--- Provided material ---
----
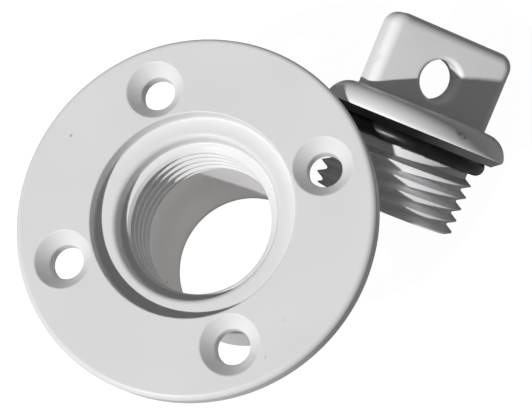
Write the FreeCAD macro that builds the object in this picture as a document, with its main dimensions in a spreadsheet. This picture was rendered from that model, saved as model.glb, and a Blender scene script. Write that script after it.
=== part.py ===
import FreeCAD, Part
import math
import os
import Sketcher
from FreeCAD import Vector, Rotation, Placement

# Drain fitting for a boat: socket flange, screw plug and seal ring.
# Row frame: millimetres, +Z along the socket's bore towards its front face,
# origin on the bore's axis at the sleeve's lower end; both halves stand or lie
# on z = 0. The screw holes lie on X and Y.

doc = FreeCAD.newDocument("drain_plug")

# ---------------------------------------------------------------- sizes
SIZES = [
    # socket flange
    ("flange_dia", 55.0), ("plate_thick", 4.0), ("flange_height", 38.0),
    ("rim_round", 0.9), ("rim_back_round", 0.6), ("plate_root", 0.8),
    ("recess_dia", 31.2), ("recess_depth", 2.4), ("recess_edge", 0.3),
    ("seat_dia", 24.8), ("seat_depth", 5.0), ("seat_round", 0.8),
    ("socket_minor", 21.7), ("socket_major", 24.1), ("socket_thread_len", 10.0),
    ("thread_lead_in", 0.5), ("bore_dia", 24.8), ("bore_blend", 1.2),
    ("sleeve_dia", 27.4), ("sleeve_chamfer", 0.4),
    ("hole_circle", 41.2), ("hole_dia", 5.2), ("sink_dia", 8.9), ("sink_deep", 2.0),
    # screw plug, measured from the collar's sharp lower edge
    ("collar_dia", 30.4), ("collar_band", 0.4), ("collar_top", 3.5),
    ("dome_flat_rad", 11.5), ("dome_arc_rad", 4.0),
    ("lip_rad", 13.7), ("lip_deep", 1.2), ("groove_deep", 0.45),
    ("neck_rad", 9.95), ("shoulder_deep", 3.5),
    ("plug_minor", 21.3), ("plug_major", 23.9), ("pitch", 2.0), ("plug_deep", 13.8),
    ("core_dia", 16.0), ("core_roof", 1.5),
    ("tab_width", 22.0), ("tab_thick", 5.6), ("tab_top", 16.4), ("tab_corner", 2.5),
    ("tab_front_round", 1.8), ("tab_back_round", 0.6),
    ("tab_hole_dia", 6.7), ("tab_hole_up", 8.5), ("tab_hole_round", 0.8),
    # seal ring
    ("ring_mid_rad", 11.45), ("ring_cord_rad", 1.42), ("ring_down", 2.06),
    # where the plug lies
    ("plug_px", 8.7), ("plug_py", -34.8), ("plug_heading", -43.5), ("plug_roll", 34.3),
    ("plug_contact", 13.2),
]
sheet = doc.addObject("Spreadsheet::Sheet", "sizes")
for i, (name, value) in enumerate(SIZES):
    cell = "B%d" % (i + 1)
    sheet.set("A%d" % (i + 1), name)
    sheet.set(cell, repr(value))
    sheet.setAlias(cell, name)
doc.recompute()
S = dict(SIZES)


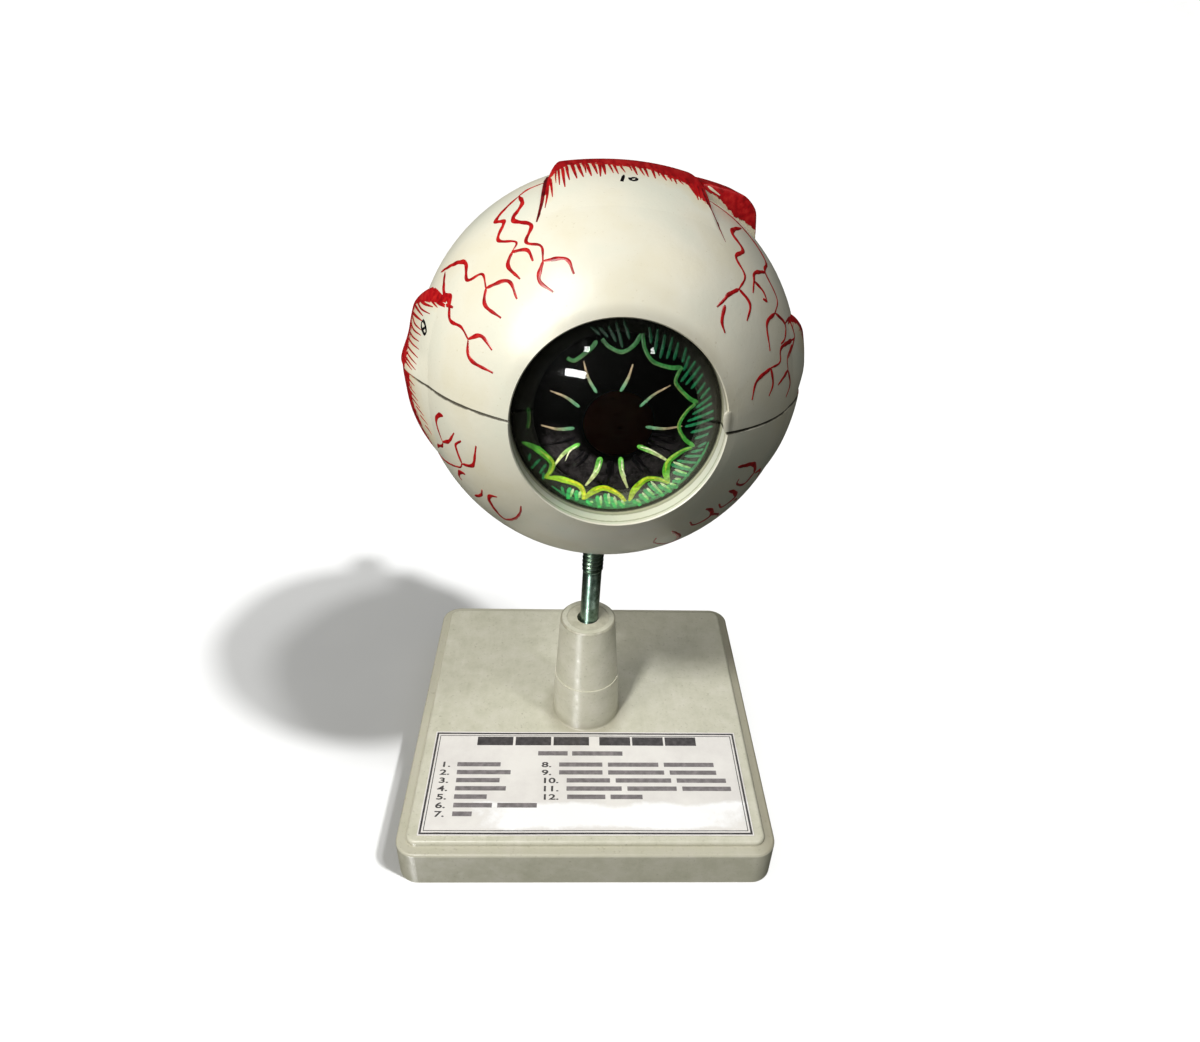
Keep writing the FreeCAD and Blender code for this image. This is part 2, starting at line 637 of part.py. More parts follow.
# ---------------------------------------------------------------- the nodes
def nodes():
    """Every piece by its node's name."""
    pieces = {
        "base_shell": base_shell(),
        "base_cover": base_cover(),
        "cover_screws": cover_screws(),
        "key_card": key_card(),
        "post_sleeve": post_sleeve(),
        "post_bush": post_bush(),
        "support_rod": support_rod(),
        "rod_washers": rod_washers(),
        "rod_nuts": rod_nuts(),
        "thread_insert": thread_insert(),
        "cornea": cornea(),
        "iris": iris(),
        "lens": lens(),
        "optic_nerve": optic_nerve(),
        "nerve_core": nerve_core(),
        "yellow_spot": yellow_spot(),
        "locating_pegs": locating_pegs(),
        "superior_rectus": superior_rectus(),
        "superior_oblique": superior_oblique(),
    }
    for upper, half in ((True, "upper"), (False, "lower")):
        pieces["sclera_" + half] = sclera(upper)
        pieces["choroid_" + half] = choroid(upper)
        pieces["retina_" + half] = retina(upper)
        pieces["ciliary_ring_" + half] = ciliary_ring(upper)
        pieces["medial_rectus_" + half] = side_rectus(-1, upper)
        pieces["lateral_rectus_" + half] = side_rectus(1, upper)
    return pieces


os.makedirs("parts", exist_ok=True)
for name, shape in nodes().items():
    shape.exportStep("parts/" + name + ".step")
    print("%-22s solids %d  volume %9.1f" % (name, len(shape.Solids), shape.Volume))
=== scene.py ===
"""Looks of a five-times life-size model eye on its stand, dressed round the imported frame.

Lengths are millimetres in the frame's axes until a mesh is made, which turns them to metres. The eye's own
axes are side (to the viewer's right), back (along the optic axis, away from the viewer) and up (across the
seam); its origin is the globe's centre.
"""

import json
import logging
import math
from collections.abc import Callable
from dataclasses import dataclass, field
from enum import Enum
from functools import partial

import bpy
import numpy as np
from bpy.types import NodeSocket as Socket, Object
from mathutils import Matrix

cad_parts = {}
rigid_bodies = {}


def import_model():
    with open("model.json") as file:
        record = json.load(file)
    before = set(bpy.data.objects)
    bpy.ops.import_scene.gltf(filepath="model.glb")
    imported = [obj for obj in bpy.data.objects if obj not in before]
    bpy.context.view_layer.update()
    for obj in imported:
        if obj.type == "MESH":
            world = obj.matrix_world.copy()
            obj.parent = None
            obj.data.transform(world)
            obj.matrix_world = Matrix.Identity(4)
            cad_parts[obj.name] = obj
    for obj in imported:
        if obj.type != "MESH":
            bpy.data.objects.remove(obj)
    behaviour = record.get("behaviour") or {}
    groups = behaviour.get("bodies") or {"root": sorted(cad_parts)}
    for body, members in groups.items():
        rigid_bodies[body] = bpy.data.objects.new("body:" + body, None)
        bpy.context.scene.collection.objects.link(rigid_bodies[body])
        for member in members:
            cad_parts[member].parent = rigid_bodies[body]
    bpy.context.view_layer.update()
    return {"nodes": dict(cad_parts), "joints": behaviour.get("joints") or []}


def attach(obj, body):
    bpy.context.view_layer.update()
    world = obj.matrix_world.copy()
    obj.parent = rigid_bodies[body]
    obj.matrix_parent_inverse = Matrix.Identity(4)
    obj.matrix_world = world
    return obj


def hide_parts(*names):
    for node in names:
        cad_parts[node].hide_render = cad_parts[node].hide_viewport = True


Array = np.ndarray
Colour = tuple[float, float, float, float]
Pixels = tuple[float, ...]  # places in the image, x and y by turns
Rows = tuple[tuple[float, ...], ...]
Pair = tuple[float, float]
Triple = tuple[float, float, float]
Vessels = dict[str, tuple[Pixels, ...]]
Adder = Callable[..., Socket]
MM = 0.001
LOG = logging.getLogger("model_eye")


class Body(Enum):
    """Bodies of the frame that pieces ride on."""

    BASE = "base"
    LOWER = "lower_eye"
    UPPER = "upper_eye"
    IRIS = "iris"


# ---- sizes shared with the frame, millimetres
GLOBE_R = 60
GLOBE_CENTRE = np.array([3.75, 0, 172.7])
IRIS_FACE_R = 60.7
IRIS_CROWN = 50.35
RETINA_R = 53.6
PANEL_Z = 18
CARD_THICK = 0.3
POST_Y = 1.5
PIXELS_PER_MM = 2.8  # at the globe, in the camera's image


# ---- small tools
def linear(code: str) -> Colour:
    """Turn an sRGB hex colour into the linear values that shaders take.

    Args:
        code: six hex digits, such as "c8b79a".

    Returns:
        Linear red, green, blue and an alpha of one.
    """
    srgb = np.array([int(code[i:i + 2], 16) for i in (0, 2, 4)]) / 255
    rgb = np.where(srgb <= 0.04045, srgb / 12.92, ((srgb + 0.055) / 1.055) ** 2.4)
    return (*rgb.tolist(), 1)


def fineness(size_mm: float) -> float:
    """Scale of a pattern whose features are size_mm across, on coordinates in metres."""
    return 1 / (size_mm * MM)


def unit(vectors: Array) -> Array:
    """Vectors scaled to length one along the last axis."""
    return vectors / np.maximum(np.linalg.norm(vectors, axis=-1, keepdims=True), 1e-9)


def rounded(distance: Array, radius: float) -> Array:
    """Quarter ellipse that climbs from 0 at an edge to 1 at radius inside it."""
    near = np.clip(distance / radius, 0, 1)
    return np.sqrt(1 - (1 - near) ** 2)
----
--- Set exercise ---
Everything from the line that contains "half] = ciliary_ring(upper)" through the line that contains "obj.data.transform(world)" is to be transcribed exactly, and nothing outside that range.

--- Result ---
        pieces["ciliary_ring_" + half] = ciliary_ring(upper)
        pieces["medial_rectus_" + half] = side_rectus(-1, upper)
        pieces["lateral_rectus_" + half] = side_rectus(1, upper)
    return pieces


os.makedirs("parts", exist_ok=True)
for name, shape in nodes().items():
    shape.exportStep("parts/" + name + ".step")
    print("%-22s solids %d  volume %9.1f" % (name, len(shape.Solids), shape.Volume))
=== scene.py ===
"""Looks of a five-times life-size model eye on its stand, dressed round the imported frame.

Lengths are millimetres in the frame's axes until a mesh is made, which turns them to metres. The eye's own
axes are side (to the viewer's right), back (along the optic axis, away from the viewer) and up (across the
seam); its origin is the globe's centre.
"""

import json
import logging
import math
from collections.abc import Callable
from dataclasses import dataclass, field
from enum import Enum
from functools import partial

import bpy
import numpy as np
from bpy.types import NodeSocket as Socket, Object
from mathutils import Matrix

cad_parts = {}
rigid_bodies = {}


def import_model():
    with open("model.json") as file:
        record = json.load(file)
    before = set(bpy.data.objects)
    bpy.ops.import_scene.gltf(filepath="model.glb")
    imported = [obj for obj in bpy.data.objects if obj not in before]
    bpy.context.view_layer.update()
    for obj in imported:
        if obj.type == "MESH":
            world = obj.matrix_world.copy()
            obj.parent = None
            obj.data.transform(world)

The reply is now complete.